On the upside, Lyn and Bianca liked the carrots.
Dessert is poached pear with zabaglione — Italian for “thing you put a poached pear on top of”. It’s made by whipping custard or something.
In the dining room Lyn says that she expected Veronica and Piper to make great food for no reason, and that she now expects Millie and Karolina to make great food for even less reason. Karolina promises that she and Millie will make great food with their unbeatable combination of loudness and simmering resentment.
In the kitchen they’re whisking some more or something. “This is actually getting thicker,” says Piper, describing god knows what. It’s water with tea in it, or eggs, or…syrup? No idea what’s going on. There’s some creamy stuff and some pears and that’s it I think. Also some crumbs and/or dirt.
Dessert is served, such as it is. “You’ve confused me once again ladies,” says Pete, who is to be fair very easily confused. Dessert was simpler than he expected, but it tastes nice, which some experts believe to be one of the more important aspects of cooking.

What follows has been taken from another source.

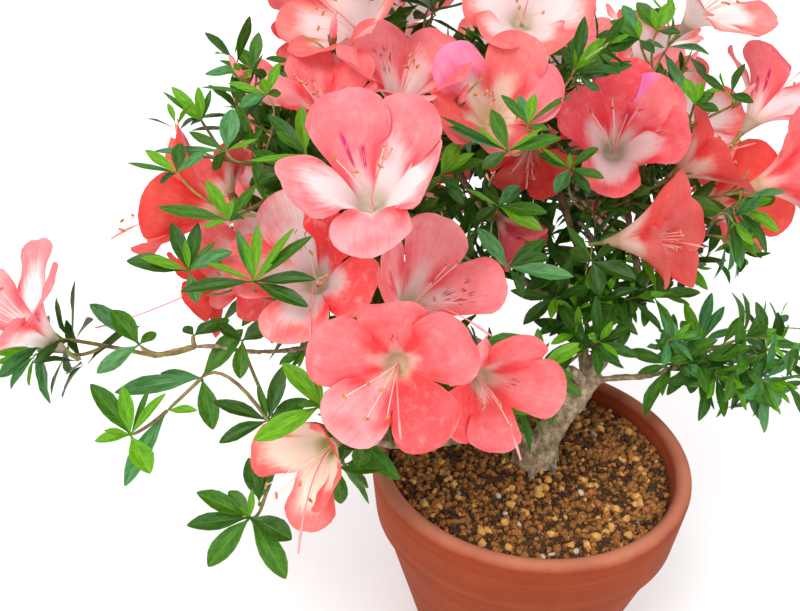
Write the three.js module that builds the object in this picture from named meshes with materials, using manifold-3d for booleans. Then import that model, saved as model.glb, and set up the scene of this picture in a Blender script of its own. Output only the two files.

Victor loved the pear — “there was just the right amount of resistance there for me”, he says: he likes his dessert to put up a fight but not for too long. He wants an opponent he can respect.
Time for scores. Everyone was very disappointed with the main course, and they take extra points off for Veronica and Piper being awful people. They get 29 out of 70, which is bloody hilarious. Piper claims they have been stabbed n the back, but actually they’ve been stabbed in the front. If you could bottle the looks on these idiots’ faces you’d have quite the taste sensation.
It gets even better when Pete and Manu give them twos for their main course. Oh, nothing to say, Piper? For the first fucking time in your life. In total they get 64, which means they’re on the bottom and will definitely be in the elimination cook-off. And yet again we learn just how good TV can be when unlikeable people are sad.